Requirements
Your task is to restate the data word for word.

Information supplied
____
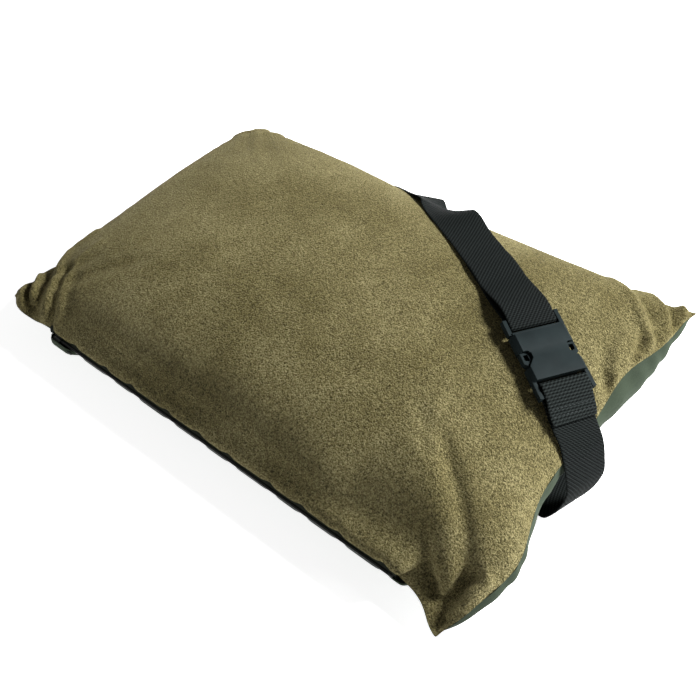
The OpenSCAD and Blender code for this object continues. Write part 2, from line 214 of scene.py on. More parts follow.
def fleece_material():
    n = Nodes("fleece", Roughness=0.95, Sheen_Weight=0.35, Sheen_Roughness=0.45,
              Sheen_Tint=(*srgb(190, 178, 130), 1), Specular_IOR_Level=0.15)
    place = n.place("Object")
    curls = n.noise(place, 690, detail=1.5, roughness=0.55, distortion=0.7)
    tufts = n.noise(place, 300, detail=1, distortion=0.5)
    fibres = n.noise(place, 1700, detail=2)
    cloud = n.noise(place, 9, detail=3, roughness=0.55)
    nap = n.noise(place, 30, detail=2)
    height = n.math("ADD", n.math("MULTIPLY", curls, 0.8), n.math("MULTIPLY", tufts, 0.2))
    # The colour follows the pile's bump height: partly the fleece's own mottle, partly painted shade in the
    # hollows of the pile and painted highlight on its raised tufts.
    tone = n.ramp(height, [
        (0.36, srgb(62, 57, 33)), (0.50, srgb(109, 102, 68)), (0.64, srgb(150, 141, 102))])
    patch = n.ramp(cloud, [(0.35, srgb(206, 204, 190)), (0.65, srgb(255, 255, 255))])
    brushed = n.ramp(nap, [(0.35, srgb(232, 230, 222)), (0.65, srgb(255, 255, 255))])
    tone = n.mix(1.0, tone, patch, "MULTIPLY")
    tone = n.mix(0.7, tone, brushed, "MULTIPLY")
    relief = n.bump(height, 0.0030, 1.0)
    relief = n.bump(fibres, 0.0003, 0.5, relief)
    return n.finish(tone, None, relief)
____
Task result
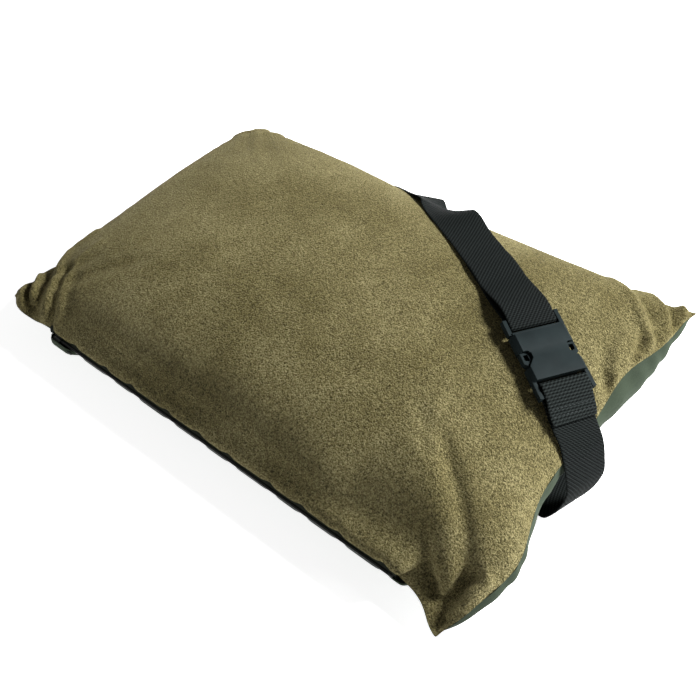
The OpenSCAD and Blender code for this object continues. Write part 2, from line 214 of scene.py on. More parts follow.
def fleece_material():
    n = Nodes("fleece", Roughness=0.95, Sheen_Weight=0.35, Sheen_Roughness=0.45,
              Sheen_Tint=(*srgb(190, 178, 130), 1), Specular_IOR_Level=0.15)
    place = n.place("Object")
    curls = n.noise(place, 690, detail=1.5, roughness=0.55, distortion=0.7)
    tufts = n.noise(place, 300, detail=1, distortion=0.5)
    fibres = n.noise(place, 1700, detail=2)
    cloud = n.noise(place, 9, detail=3, roughness=0.55)
    nap = n.noise(place, 30, detail=2)
    height = n.math("ADD", n.math("MULTIPLY", curls, 0.8), n.math("MULTIPLY", tufts, 0.2))
    # The colour follows the pile's bump height: partly the fleece's own mottle, partly painted shade in the
    # hollows of the pile and painted highlight on its raised tufts.
    tone = n.ramp(height, [
        (0.36, srgb(62, 57, 33)), (0.50, srgb(109, 102, 68)), (0.64, srgb(150, 141, 102))])
    patch = n.ramp(cloud, [(0.35, srgb(206, 204, 190)), (0.65, srgb(255, 255, 255))])
    brushed = n.ramp(nap, [(0.35, srgb(232, 230, 222)), (0.65, srgb(255, 255, 255))])
    tone = n.mix(1.0, tone, patch, "MULTIPLY")
    tone = n.mix(0.7, tone, brushed, "MULTIPLY")
    relief = n.bump(height, 0.0030, 1.0)
    relief = n.bump(fibres, 0.0003, 0.5, relief)
    return n.finish(tone, None, relief)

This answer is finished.